For the residency, Folsom will lead three public programs each month this fall for people of different ages. She’ll also have time when she’s working on art in the library and will be available for people to talk with, work on art with, or participate in the “Mirrors” project. 

“The idea of doing both children’s programming and adult fine art programming floored me. I think art is important across the spectrum of ages and backgrounds,” Folsom said. “Fine art, art skills, art history – they should be very accessible … Art is absolutely for everybody. Everyone can pursue it.” 

Along with the “Mirrors” project, she’ll focus on papermaking, book binding, and collage during her residency. 

“Papermaking – that’s my love. I love to do all types of paper making. I love teaching it,” she said. “It’s kind of like drawing – you can take a lifetime to master it, but it’s also so easy to get started. Anyone can do it.” 

She uses recycled, pre-existing paper as the base material for her papermaking. 

“I’m a paper hoarder. I saved everything from preschool drawings to papers I wrote in college,” she said. “It’s been really cathartic to take those things, all this stuff I’ve accumulated, and transform them. I can repurpose them and make something new, give them a new function, as a book.” 

Her book covers also come from used materials – bits of wood and window shades she finds or upcycles from places like the ReStore. 

“A big theme in my work is repurposing and finding things that are discarded or don’t have a perceivable value and giving them one,” she said.  

She said, ultimately, she hopes the residency is a chance for conversations and connection.  

“Making art is just finding tangible ways to connect with people. I make art for the purpose of connecting with other people, of sharing with them,” she said. 

Once the pilot program concludes, the library will review the process with the hopes to have an ongoing artist in residence program with an application process for artists in the community. 

Artist-In-Residence Programs

Mirrors Project 

This is a drop-in opportunity to sit with Folsom and participate in her Mirrors project, which entails drawing portraits while in conversation. 

Sept. 20, Oct. 4 and 18 and Nov. 1 and 15, 10 to 11:30 a.m. at Ladd Library and 2 to 3:30 p.m. at the Downtown Library 

Paper Making 

Folsom will show participants how to repurpose, reuse and recycle paper to create new and interesting paper for creative endeavors. 

Sept. 17 at the Downtown Library; kids from 10 to 11:30 a.m. and teens from 1 to 2:30 p.m.; Sept. 23, 10 to 11:30 at Ladd Library for adults 

Book Binding for Teens and Adults 

Explore the art of book binding by seeing examples of Folsom’s work, learning about different techniques and using tools provided to create your own unique bound book.  

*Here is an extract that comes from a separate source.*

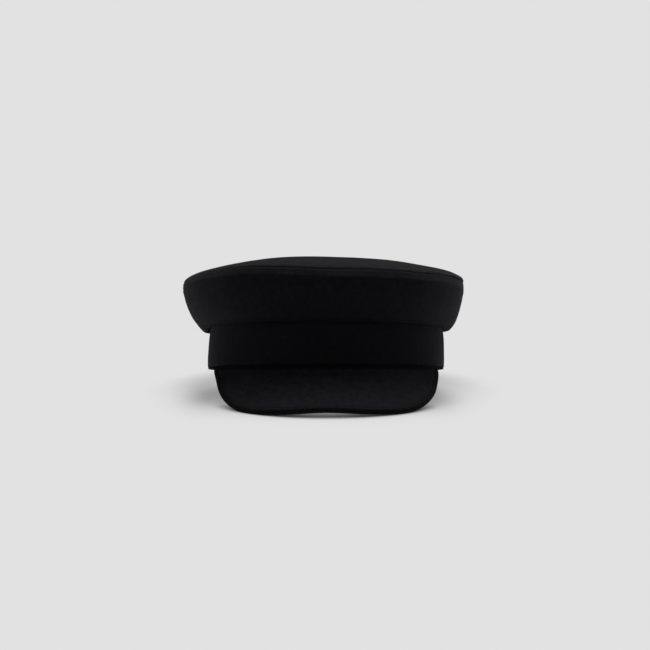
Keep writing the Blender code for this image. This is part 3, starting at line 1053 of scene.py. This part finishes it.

Oct. 8, 10 to 11:30 a.m. at the Downtown Library, and Oct. 21, 10 to 11:30 a.m. at Ladd Library 

Portrait Drawing for Kids: Mirrors 

Draw in conversation with Folsom and explore the techniques for drawing portraits.  

Oct. 29, 10 to 11:30 a.m. at the Downtown Library 

Early Learning Story Time 

Enjoy story time before a portrait drawing lesson with Folsom. Your portraits of Folsom will contribute to her long-range collaborative art project, Mirrors. 

Nov. 8, 10 to 11 a.m., at the Downtown Library 

Neighborhood Artist Exhibit Opening 

Join us for an afternoon of refreshments and conversation as we unveil the work our patrons have created over the course of our artist-in-residency program this fall.